Goal
Retype everything from the line that contains "obj.matrix_parent_inverse = Matrix.Identity(4)" down to the line that contains "TOWARD_PIVOT = (-math.cos(CROWN), 0.0, -math.sin(CROWN))", inclusive, without altering or adding anything.

(begin)

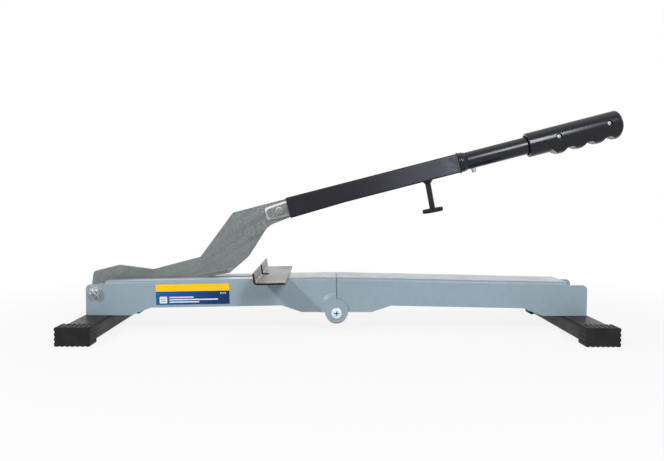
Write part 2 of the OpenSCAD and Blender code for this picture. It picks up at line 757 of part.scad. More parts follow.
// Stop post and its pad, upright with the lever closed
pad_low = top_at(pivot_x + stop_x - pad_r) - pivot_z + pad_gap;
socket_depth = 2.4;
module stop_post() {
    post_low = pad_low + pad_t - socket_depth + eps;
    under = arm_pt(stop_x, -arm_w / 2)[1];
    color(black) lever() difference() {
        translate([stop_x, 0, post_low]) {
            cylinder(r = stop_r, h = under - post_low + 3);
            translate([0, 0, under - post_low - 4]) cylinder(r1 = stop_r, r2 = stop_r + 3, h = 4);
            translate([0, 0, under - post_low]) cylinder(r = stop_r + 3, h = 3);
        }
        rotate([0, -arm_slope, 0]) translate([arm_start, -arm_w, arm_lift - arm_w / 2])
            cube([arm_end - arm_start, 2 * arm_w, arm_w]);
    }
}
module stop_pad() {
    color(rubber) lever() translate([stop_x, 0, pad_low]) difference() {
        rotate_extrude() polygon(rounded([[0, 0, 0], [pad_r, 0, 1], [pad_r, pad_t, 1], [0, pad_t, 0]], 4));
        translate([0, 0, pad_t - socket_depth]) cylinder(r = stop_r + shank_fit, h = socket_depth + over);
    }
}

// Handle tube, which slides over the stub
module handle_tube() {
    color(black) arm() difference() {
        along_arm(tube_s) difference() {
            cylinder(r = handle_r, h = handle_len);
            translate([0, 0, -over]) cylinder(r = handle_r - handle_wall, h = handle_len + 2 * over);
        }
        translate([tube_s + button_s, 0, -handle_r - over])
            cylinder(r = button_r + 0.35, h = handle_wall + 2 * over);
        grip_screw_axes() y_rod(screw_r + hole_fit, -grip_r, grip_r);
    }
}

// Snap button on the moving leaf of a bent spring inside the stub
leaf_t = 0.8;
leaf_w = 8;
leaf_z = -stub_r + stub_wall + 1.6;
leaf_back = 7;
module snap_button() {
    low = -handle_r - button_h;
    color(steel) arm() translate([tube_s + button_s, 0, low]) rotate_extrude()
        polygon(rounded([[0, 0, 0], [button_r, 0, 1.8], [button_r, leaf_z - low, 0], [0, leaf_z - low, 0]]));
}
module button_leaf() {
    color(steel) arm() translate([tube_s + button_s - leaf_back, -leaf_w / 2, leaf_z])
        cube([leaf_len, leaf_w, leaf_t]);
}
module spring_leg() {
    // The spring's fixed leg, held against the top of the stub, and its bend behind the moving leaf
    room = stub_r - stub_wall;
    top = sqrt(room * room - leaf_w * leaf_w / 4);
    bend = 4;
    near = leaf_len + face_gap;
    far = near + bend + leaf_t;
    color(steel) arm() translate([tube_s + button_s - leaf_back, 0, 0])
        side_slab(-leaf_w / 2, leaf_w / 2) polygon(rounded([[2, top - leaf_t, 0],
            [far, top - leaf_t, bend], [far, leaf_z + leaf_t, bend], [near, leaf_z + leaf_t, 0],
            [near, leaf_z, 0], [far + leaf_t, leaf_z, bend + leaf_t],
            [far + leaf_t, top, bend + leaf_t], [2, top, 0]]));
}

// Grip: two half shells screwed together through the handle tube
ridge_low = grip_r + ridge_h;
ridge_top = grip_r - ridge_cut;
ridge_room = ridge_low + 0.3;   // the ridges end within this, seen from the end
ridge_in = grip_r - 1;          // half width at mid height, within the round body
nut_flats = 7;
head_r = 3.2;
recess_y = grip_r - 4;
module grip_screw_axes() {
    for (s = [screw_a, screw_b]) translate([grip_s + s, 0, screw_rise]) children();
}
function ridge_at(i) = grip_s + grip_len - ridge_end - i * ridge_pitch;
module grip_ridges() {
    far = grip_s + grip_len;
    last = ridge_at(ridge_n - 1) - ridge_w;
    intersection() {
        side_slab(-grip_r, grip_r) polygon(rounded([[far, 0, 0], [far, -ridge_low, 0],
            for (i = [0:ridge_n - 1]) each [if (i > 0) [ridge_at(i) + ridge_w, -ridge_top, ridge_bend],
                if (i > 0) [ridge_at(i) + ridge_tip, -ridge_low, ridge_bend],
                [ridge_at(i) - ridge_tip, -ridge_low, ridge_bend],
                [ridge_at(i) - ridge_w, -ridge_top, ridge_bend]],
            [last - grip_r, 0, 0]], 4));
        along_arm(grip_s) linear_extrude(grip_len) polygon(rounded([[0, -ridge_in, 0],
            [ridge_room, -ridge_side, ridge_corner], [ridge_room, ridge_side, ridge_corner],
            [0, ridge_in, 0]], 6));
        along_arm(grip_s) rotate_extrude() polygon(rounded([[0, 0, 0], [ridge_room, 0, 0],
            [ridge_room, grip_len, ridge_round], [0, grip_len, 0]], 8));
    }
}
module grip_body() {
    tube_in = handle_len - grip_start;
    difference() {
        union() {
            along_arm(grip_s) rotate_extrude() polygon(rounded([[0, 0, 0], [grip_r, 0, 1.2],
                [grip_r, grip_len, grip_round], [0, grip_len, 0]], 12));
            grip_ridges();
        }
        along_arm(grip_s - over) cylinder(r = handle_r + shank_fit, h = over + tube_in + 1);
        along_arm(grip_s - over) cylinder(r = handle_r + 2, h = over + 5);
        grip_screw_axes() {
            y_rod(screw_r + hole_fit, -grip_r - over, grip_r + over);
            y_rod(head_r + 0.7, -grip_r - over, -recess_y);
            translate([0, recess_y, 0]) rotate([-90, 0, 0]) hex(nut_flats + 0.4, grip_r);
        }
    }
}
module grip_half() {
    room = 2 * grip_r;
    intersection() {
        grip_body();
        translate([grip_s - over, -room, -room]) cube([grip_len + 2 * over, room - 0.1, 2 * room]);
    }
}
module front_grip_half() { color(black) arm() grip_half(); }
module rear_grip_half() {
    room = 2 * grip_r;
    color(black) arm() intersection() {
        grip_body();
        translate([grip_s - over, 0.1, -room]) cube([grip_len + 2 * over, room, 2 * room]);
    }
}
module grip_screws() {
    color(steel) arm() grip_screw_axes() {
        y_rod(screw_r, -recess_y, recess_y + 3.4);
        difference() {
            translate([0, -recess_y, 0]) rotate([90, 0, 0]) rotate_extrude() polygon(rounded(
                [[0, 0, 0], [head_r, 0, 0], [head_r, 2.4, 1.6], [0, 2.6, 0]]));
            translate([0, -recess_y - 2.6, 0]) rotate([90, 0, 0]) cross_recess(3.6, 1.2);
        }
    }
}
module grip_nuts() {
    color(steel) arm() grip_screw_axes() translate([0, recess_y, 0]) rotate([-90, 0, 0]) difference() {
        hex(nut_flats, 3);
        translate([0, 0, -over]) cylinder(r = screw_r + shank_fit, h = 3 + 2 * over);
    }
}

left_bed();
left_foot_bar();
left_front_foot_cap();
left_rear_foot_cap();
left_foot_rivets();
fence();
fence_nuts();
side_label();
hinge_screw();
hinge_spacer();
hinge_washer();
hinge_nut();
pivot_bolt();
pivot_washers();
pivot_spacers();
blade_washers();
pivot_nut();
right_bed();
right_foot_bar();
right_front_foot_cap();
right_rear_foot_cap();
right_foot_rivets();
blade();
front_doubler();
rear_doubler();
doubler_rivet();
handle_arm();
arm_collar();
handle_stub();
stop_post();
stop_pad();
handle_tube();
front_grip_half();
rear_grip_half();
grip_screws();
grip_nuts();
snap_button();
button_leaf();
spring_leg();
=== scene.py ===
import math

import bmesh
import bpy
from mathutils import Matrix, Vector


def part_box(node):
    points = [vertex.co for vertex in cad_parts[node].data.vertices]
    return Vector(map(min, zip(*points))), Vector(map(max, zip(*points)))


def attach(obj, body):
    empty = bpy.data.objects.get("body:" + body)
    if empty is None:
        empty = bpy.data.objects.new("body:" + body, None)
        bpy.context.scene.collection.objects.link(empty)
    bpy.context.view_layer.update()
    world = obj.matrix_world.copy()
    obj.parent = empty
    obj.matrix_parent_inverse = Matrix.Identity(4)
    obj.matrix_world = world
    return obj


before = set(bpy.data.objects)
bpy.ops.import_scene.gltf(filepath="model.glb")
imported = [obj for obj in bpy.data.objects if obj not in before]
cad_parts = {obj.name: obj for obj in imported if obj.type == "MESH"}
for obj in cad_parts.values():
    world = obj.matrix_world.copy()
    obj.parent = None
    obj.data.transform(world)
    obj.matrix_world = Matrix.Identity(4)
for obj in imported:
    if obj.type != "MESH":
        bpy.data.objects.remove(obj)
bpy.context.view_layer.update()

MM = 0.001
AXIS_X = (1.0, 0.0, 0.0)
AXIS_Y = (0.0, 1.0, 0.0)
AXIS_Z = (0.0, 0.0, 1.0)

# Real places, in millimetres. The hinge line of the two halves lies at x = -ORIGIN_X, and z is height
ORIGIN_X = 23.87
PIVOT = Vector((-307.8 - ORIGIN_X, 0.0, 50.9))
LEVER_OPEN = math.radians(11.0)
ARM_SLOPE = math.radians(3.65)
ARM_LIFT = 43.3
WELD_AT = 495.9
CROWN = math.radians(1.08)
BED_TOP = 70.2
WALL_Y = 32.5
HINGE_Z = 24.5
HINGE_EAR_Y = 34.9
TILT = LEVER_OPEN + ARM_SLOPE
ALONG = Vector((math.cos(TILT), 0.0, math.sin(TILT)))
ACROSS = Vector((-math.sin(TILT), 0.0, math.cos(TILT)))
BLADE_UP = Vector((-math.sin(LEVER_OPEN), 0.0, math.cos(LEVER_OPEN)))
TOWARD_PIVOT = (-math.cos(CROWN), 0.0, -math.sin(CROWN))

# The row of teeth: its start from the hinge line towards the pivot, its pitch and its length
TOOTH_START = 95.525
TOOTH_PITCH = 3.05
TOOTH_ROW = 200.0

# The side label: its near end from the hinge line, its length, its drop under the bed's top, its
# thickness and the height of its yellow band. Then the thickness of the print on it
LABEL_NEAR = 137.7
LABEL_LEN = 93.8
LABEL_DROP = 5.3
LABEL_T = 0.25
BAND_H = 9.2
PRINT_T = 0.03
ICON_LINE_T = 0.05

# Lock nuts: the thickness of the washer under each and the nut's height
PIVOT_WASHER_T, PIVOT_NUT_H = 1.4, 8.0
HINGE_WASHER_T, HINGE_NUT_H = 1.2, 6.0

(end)

Exercise response
    obj.matrix_parent_inverse = Matrix.Identity(4)
    obj.matrix_world = world
    return obj


before = set(bpy.data.objects)
bpy.ops.import_scene.gltf(filepath="model.glb")
imported = [obj for obj in bpy.data.objects if obj not in before]
cad_parts = {obj.name: obj for obj in imported if obj.type == "MESH"}
for obj in cad_parts.values():
    world = obj.matrix_world.copy()
    obj.parent = None
    obj.data.transform(world)
    obj.matrix_world = Matrix.Identity(4)
for obj in imported:
    if obj.type != "MESH":
        bpy.data.objects.remove(obj)
bpy.context.view_layer.update()

MM = 0.001
AXIS_X = (1.0, 0.0, 0.0)
AXIS_Y = (0.0, 1.0, 0.0)
AXIS_Z = (0.0, 0.0, 1.0)

# Real places, in millimetres. The hinge line of the two halves lies at x = -ORIGIN_X, and z is height
ORIGIN_X = 23.87
PIVOT = Vector((-307.8 - ORIGIN_X, 0.0, 50.9))
LEVER_OPEN = math.radians(11.0)
ARM_SLOPE = math.radians(3.65)
ARM_LIFT = 43.3
WELD_AT = 495.9
CROWN = math.radians(1.08)
BED_TOP = 70.2
WALL_Y = 32.5
HINGE_Z = 24.5
HINGE_EAR_Y = 34.9
TILT = LEVER_OPEN + ARM_SLOPE
ALONG = Vector((math.cos(TILT), 0.0, math.sin(TILT)))
ACROSS = Vector((-math.sin(TILT), 0.0, math.cos(TILT)))
BLADE_UP = Vector((-math.sin(LEVER_OPEN), 0.0, math.cos(LEVER_OPEN)))
TOWARD_PIVOT = (-math.cos(CROWN), 0.0, -math.sin(CROWN))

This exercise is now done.